Coincidenze: vedere un film, Il Divo, tornare a casa e aprire un libro lasciato sul comodino in attesa di essere letto, L’ultimo indizio di Piernicola Silvis, e, pur nell’assoluta diversità delle due storie, sentir riecheggiare, gli stessi nomi, visualizzare nel ricordo gli stessi tratti dei drammatici avvenimenti della nostra repubblica nei primi anni 90. In entrambe queste opere si respira (in modi diversi e con punti di vista diversi) l’aria di quella guerra criminale allo stato dichiarata da Cosa Nostra. Troppo il sangue versato, sangue di gente onesta: il generale Dalla Chiesa, Boris Giuliano, Rocco Chinnici, Beppe Montano, Ninni Cassarà, Giovanni Falcone, Paolo Borsellino. Oltre ai nomi dei loro assassini, mandanti o pentiti, Totò Riina, Leonardo Messina, Giuseppe Madonia. Come una rete che ingabbia tutti quanti un grido di dolore: quello di Rosaria Schifani, vedova di uno dei poliziotti di scorta del giudice Falcone, che rimbomba nella cattedrale durante le esequie. Un grido che è stato capace di aprire una prima, essenziale breccia nel muro dell’omertà mafiosa …Io vi perdono, però vi dovete mettere in ginocchio…

Coincidenze? Forse no. Forse sta maturando il momento (dopo quindici anni di inchieste della magistratura, di servizi giornalistici, e di scandalose polemiche che hanno intralciato il giusto passo della giustizia) di esporre la verità dei fatti della nostra repubblica con gli strumenti più fluidi dell’immagine, e della narrativa. Di rendere la verità un patrimonio culturale e non solo da faldone polveroso chiuso in un archivio.

Con L’ultimo indizio, Piernicola Silvis riesce a premere sull’acceleratore di questa verità, mettersi in corsia di sorpasso e uscire dalla coda un po’ affollata di tanta letteratura di genere. Si immerge nella verità nuda e cruda, da protagonista qual è, nella sua veste di capo della mobile vicentina, della vicenda che percorre le pagine di questo romanzo: l’arresto nel settembre 1992 di Giuseppe “Piddu” Madonia, numero due di Cosa Nostra. E’ stato proprio con l’ultima accelerazione di una vettura di servizio della polizia, con una botta di adrenalina esplosa nel cervello dei suoi occupanti, e con il rigore professionale con cui gli stessi personaggi riescono a trovarsi al posto giusto al momento giusto, che l’operazione della quale faceva parte il commissario Silvis si è potuta concludere brillantemente. Le indagini e gli appostamenti che porteranno all’arresto di Madonia fanno parte di una vicenda imprevista e rocambolesca al tempo stesso, caduta tra capo e collo al poliziotto Silvis al ritorno dalle ferie sulle spiagge del Gargano, scontornata dagli affetti e dai ricordi che lo legano ai colleghi, coinvolti tutti insieme come pedine essenziali di un’operazione che si confermerà come una svolta significativa alla lotta contro il crimine organizzato siciliano e ormai radicato sull’intero territorio nazionale.

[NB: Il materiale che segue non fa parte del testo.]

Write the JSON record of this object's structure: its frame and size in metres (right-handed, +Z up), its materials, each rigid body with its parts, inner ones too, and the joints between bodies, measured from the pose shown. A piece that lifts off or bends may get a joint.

Nessuna inutile dicitura: ogni riferimento a fatti avvenuti è puramente casuale. Tutti i personaggi rappresentati nel libro si riconoscono per i loro nomi e cognomi, veri protagonisti degli avvenimenti, della cronaca, dei giornali, delle istituzioni, dei servizi televisivi, partecipi di una lotta contro il tempo per riuscire a non perdere le tracce di un latitante esperto capace di scivolare via come un anguilla ai primissimi segnali di pericolo e scomparire in tutta fretta.

La lettura è scorrevole, anche perché il racconto non è da distaccata cronaca giornalistica, o stilata con il calibro freddo del verbale di servizio, ma con la scioltezza e il calore del romanzo che si divora senza staccare gli occhi dalla pagina. Dalla prima all’ultima. E come i romanzi che si rispettano, l’evento criminale si intreccia con l’introspezione del suo protagonista, dell’io narrante e della sua vita privata, a tratti inventata, a tratti reale pure quella. E’ possibile farsi coinvolgere anche in rapidi spostamenti di scena, tra i luoghi dell’operazione lungo le strade della provincia di Vicenza, con gli uffici romani dove un Antonio Manganelli oggi capo della polizia, coordina al telefono l’intera operazione tenendosi lontano dai clamori dei flash, fino alle tensioni famigliari, all’usurato rapporto con la moglie, all’amore per la figlia in tenera età, o al grande affetto fraterno per l’amica giornalista in cerca di scoop per salvarsi dai dolori della vita.

Risultato finale: un buon equilibrio dal sapore cinematografico che permette oggi di riconoscere un autentico salto di qualità nella narrativa nostrana.